Neil Hamilton, law professor and director of the Agricultural Law Center at Drake University in Des Moines, has been to Cuba six times since 2011. For three of those trips he took some Drake University law students with him. "It's a wonderful process of studying and meeting with Cubans and helping students learn about the history and background of the relations between the two countries," says Hamilton.
Hamilton thinks Wednesday's announcement is historic in that "it's going to put Cuban-U.S. relations on a much different trajectory. I think what president Obama is trying to do and what Cuban president Raul Castro is trying to do is turn a new page, start a new chapter."
Long-standing embargo poses restrictions, hurdles
"With more than 11 million consumers, the Cuban market could prove to be a great opportunity to expand exports of corn and other ag products," says Bob Bowman, a farmer and chairman of the Iowa Corn Promotion Board. He has been to Cuba on an exploratory trade mission with the U.S. Grains Council in the past.
The Iowa Corn Growers Association has an existing policy supporting a renewed trade relationship with Cuba.
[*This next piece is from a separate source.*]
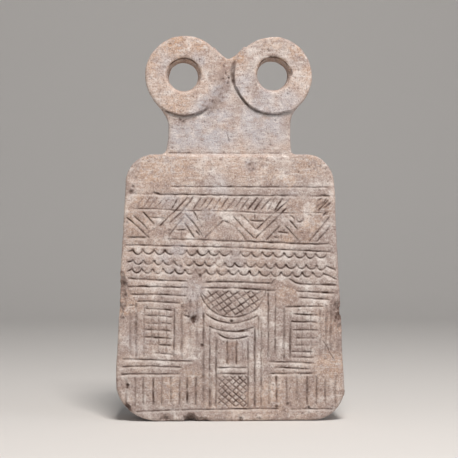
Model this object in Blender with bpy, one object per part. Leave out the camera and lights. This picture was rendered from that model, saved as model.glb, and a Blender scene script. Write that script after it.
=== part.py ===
"""A stone idol of the spectacle kind: one carved slab with a neck and two pierced eye rings.

The slab stands on its underside. Its flat front carries incised ornament: ruled lines, a hatched
band, a nested zigzag, three rows of scallops, two latticed windows and a doorway under a basin.
Metres, +Z up, front towards -Y, origin at the middle of the underside.
"""

import math
from collections import namedtuple

import bmesh
import bpy
import numpy as np
from mathutils import Vector
from mathutils.geometry import delaunay_2d_cdt

# Slab
SLAB_HEIGHT = 0.2011
FOOT_HALF_WIDTH = 0.0866
SHOULDER_HALF_WIDTH = 0.0791
FOOT_DEPTH = 0.050
SHOULDER_DEPTH = 0.034
SHOULDER_CORNER_RADIUS = 0.0225
LEFT_FOOT_CORNER_RADIUS = 0.030
RIGHT_FOOT_CORNER_RADIUS = 0.022
FRONT_EDGE_RADIUS = 0.003
BACK_EDGE_RADIUS = 0.008
CORNER_STEPS = 6

# Neck and the web between the rings
NECK_HEIGHT = 0.0296
NECK_HALF_WIDTH = 0.0456
NECK_FLARE = 0.0028
NECK_FLARE_HEIGHT = 0.009
NECK_DEPTH = 0.026
NECK_RECESS = 0.0025
NECK_EDGE_RADIUS = 0.003
WEB_DIP_HALF_WIDTH = 0.0016
WEB_DIP_ABOVE_CENTRES = 0.0139

# Eye rings
RING_RADIUS = 0.0299
RING_SPACING = 0.0664
RING_DEPTH = 0.028
RING_PROUD_OF_NECK = 0.0025
RING_EDGE_RADIUS = 0.003
RING_STEPS = 40
EYE_MOUTH_RADIUS = 0.0131
EYE_WAIST_RADIUS = 0.0110
EYE_FLARE_DEPTH = 0.006

# Incised lines: width at the face, depth, and how they end and are drawn
LINE_WIDTH = 0.0013
LINE_DEPTH = 0.0008
STRONG_WIDTH = 0.0017
STRONG_DEPTH = 0.0011
FINE_WIDTH = 0.0011
FINE_DEPTH = 0.0005
LINE_TAPER = 0.0018
LINE_MARGIN = 0.0008
WEAR_LIMIT = 0.6
CLIP_STEPS = 80
MERGE_DISTANCE = 0.00002

STONE_COLOUR = (0.54, 0.42, 0.36, 1.0)
STONE_ROUGHNESS = 0.92

FACE_Y = -FOOT_DEPTH / 2
NECK_FACE_Y = FACE_Y + NECK_RECESS
RING_FACE_Y = NECK_FACE_Y - RING_PROUD_OF_NECK
RING_CENTRE_HEIGHT = SLAB_HEIGHT + NECK_HEIGHT + RING_RADIUS
HALF_RING_SPACING = RING_SPACING / 2

# The carving is drawn in shares of the slab: a place is (across, up), where across is a share of
# the foot's half width and up is a share of the slab's height. A ruled line is its height at the
# left, its height at the right, its left end and its right end.
UPPER_RULE = (0.877, 0.877, -0.52, 0.86)
HATCH_TOP = (0.852, 0.844, -0.88, 0.91)
HATCH_FOOT = (0.795, 0.779, -0.865, 0.86)
ZIGZAG_FOOT = (0.688, 0.662, -0.89, 0.865)
SCALLOP_TOP = (0.659, 0.634, -0.90, 0.87)
FOOT_RULE = (0.039, 0.042, -0.83, 0.90)

# Worn patches where a line has faded: across, up, radius across.
WORN = (
    (-0.64, 0.685, 0.09),
    (-0.21, 0.748, 0.13),
    (0.02, 0.720, 0.07),
    (0.61, 0.705, 0.12),
    (0.66, 0.812, 0.11),
    (-0.50, 0.640, 0.06),
    (-0.30, 0.500, 0.09),
    (0.86, 0.210, 0.14),
    (-0.42, 0.165, 0.07),
    (0.68, 0.300, 0.09),
)

HATCH_START = -0.80
HATCH_PITCH = 0.0605
HATCH_COUNT = 28
HATCH_LEAN = 0.095

ZIGZAG_START = -0.673
ZIGZAG_PITCH = 0.437
ZIGZAG_COUNT = 4
ZIGZAG_RISING_SHARE = 0.57
ZIGZAG_RISE = 0.099
ZIGZAG_OFFSET = 0.037
LONG_RISERS = (0, 2)
BAR_RISE = 0.033
BAR_HALF = 0.085

SCALLOP_SAG = 0.0175
SCALLOP_STEPS = 4
SCALLOP_ROWS = (
    # cusp height at the left and right, first cusp, pitch, count
    (0.641, 0.623, -0.846, 0.0940, 18),
    (0.603, 0.580, -0.850, 0.0895, 20),
    (0.570, 0.552, -0.858, 0.0935, 19),
)

COURSES = (
    (0.533, 0.523, -0.885, -0.37),
    (0.504, 0.499, -0.888, -0.37),
    (0.476, 0.466, -0.878, -0.378),
    (0.511, 0.508, 0.614, 0.925),
    (0.487, 0.478, 0.585, 0.913),
    (0.4625, 0.453, 0.590, 0.869),
)
SILLS = (
    (0.2325, 0.223, -0.939, -0.327),
    (0.205, 0.202, -0.929, -0.418),
    (0.178, 0.177, -0.955, -0.444),
    (0.220, 0.217, 0.341, 0.752),
    (0.199, 0.196, 0.380, 0.708),
    (0.178, 0.178, 0.356, 0.732),
)

WINDOW_FOOT = 0.236
RUNG_COUNT = 7
RUNG_PITCH = 0.0275
WINDOWS = (
    # outer left and right, frame top, inner left and right, top rung, mullions
    (-0.819, -0.431, 0.444, -0.750, -0.496, 0.420, (-0.68, -0.617, -0.56)),
    (0.465, 0.780, 0.428, 0.524, 0.728, 0.400, (0.59, 0.66)),
)

PLANK_TOP = 0.166
PLANK_FOOT = 0.052
PLANK_COUNT = 8
PLANK_RUNS = ((-0.832, 0.0770), (0.339, 0.0815))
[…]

Although the U.S. has allowed ag exports to Cuba since 2001, the financing restrictions and other hurdles associated with the long-standing embargo have limited U.S. agriculture's ability to be competitive in selling commodities and farm products to Cuba.
Trade sanctions against Cuba have exempted food and ag exports since 2001. But rules on completing transactions (using cash isn't an option, for example, and payments are required in advance) resulted in extra expense and time, complicating shipments of some products.
American farmers to benefit from reopening of trade
U.S. Ag Secretary Tom Vilsack said the shift in relations with Cuba will remove barriers and "create a more efficient and less burdensome opportunity for Cuba to buy U.S. ag products." Those items would become more price-competitive, he said, giving Cubans more options and creating more customers for U.S. farmers.
Bowman is optimistic that freer trade with Cuba will indeed develop and will benefit Iowa and U.S. crop and livestock farmers, as well as U.S. farm equipment manufacturers. During a 2007 trade mission to Cuba with Bill Northey, Iowa Secretary of Agriculture, Bowman says the Cubans were "begging us to open up trade while we were there."
"If this announcement means we're going to open up and lose some of those trade barriers, that's a tremendous opportunity for Iowa corn farmers and agriculture in general to prosper from this," says Bowman. "We have a record crop in the U.S. and another market for our product is indeed an opportunity, especially a market that is only 90 miles away from the U.S. shore."
Progress on working out the details may take awhile
Iowa is our nation's largest corn producer and second largest soybean producer. This year, U.S. farmers are estimated to have harvested 3.958 billion bushels of soybeans and 14.407 billion bushels of corn, both records. Agricultural shipments to Cuba have remained volatile during the last decade, peaking at around $700 million in 2008. In 2013, shipments totaled nearly $350 million, with frozen chicken making up 41% of the figure, according to the U.S.-Cuba Trade and Economic Council. Soybean oil cake, corn and soybeans made up an additional 48%
David Miller, a corn and soybean producer and an economist with the Iowa Farm Bureau says a thawed trade relationship with Cuba is unlikely to noticeably affect U.S. agriculture in the near term, but that as economic conditions improve for the 11 million people living in Cuba, they hopefully will have more income and will become customers for American agricultural products.
The most important thing about Wednesday's announcement is the implications for the Cuban people, says Ray Gaesser, immediate past president of the American Soybean Association and an Iowa farmer. While the U.S. has been able to sell some products in that country for decades, our Cuban customers were unable to secure the same financing and credit opportunities as our other trade partners. The restrictions on financing made it difficult for our products to compete in that marketplace. Easing of these restrictions will make it easier for American crops and livestock products to gain a foothold in that market. But more important, easing of the restrictions will enable the Cuban people to buy the products they need and want as their market develops.